Standing at the top of Rossett Pike in a strong wind, the temperature is lurking around freezing point and frozen hailstones lie on the ground. Times like this, they tell you, they scream at you, they grab your coat and pull and tug and bellow into your icy ears “you, you, you are alive”
gusts came like buses
three in quick succession
then roaring like a thousand jet engines
tearing the valley sides approaching
ripping moss from stone
inverting waterfalls to sky spraying mists
thumping into my sides like an angry bargain hunter
dead thud immovable struggle for balance
whooping hollering caterwauling
NO ONE CAN HEAR ME?
I can’t even hear me
how alive is it possible to be
can I ever get enough of this?
Photography isn’t the ideal medium for capturing wind, but here you can see how Tess’s lead is being blown by the wind one way, while her tail seems to be blowing in the opposite direction. We decided against standing on the top, we’ve done it before, and when you’re uncertain about your footing it’s not the cleverest thing to stand on a summit looking at a drop of hundreds of foot. The most dangerous aspect was that the wind kept dropping, so we nearly fell over, then it would come again,we’d brace ourselves against it, and then with no warning it would stop again.

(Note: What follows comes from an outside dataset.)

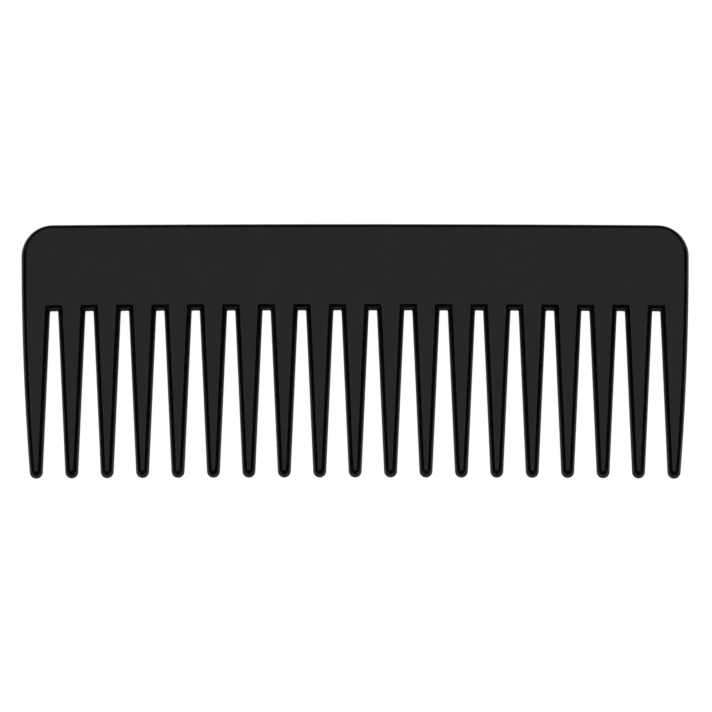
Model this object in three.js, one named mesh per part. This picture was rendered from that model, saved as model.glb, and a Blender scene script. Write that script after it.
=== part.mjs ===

One quote I love about the wind, that gives a good feel of what it felt like on Rosset Pike comes from “All the Pretty Horses”, Cormac McCarthy describes the relentless wind that pours across the American Mid-West, and I’m paraphrasing here… “all the sheep had grown up used to the prevailing wind, they leaned into the wind constantly. One day, the wind stopped. All the sheep fell over.”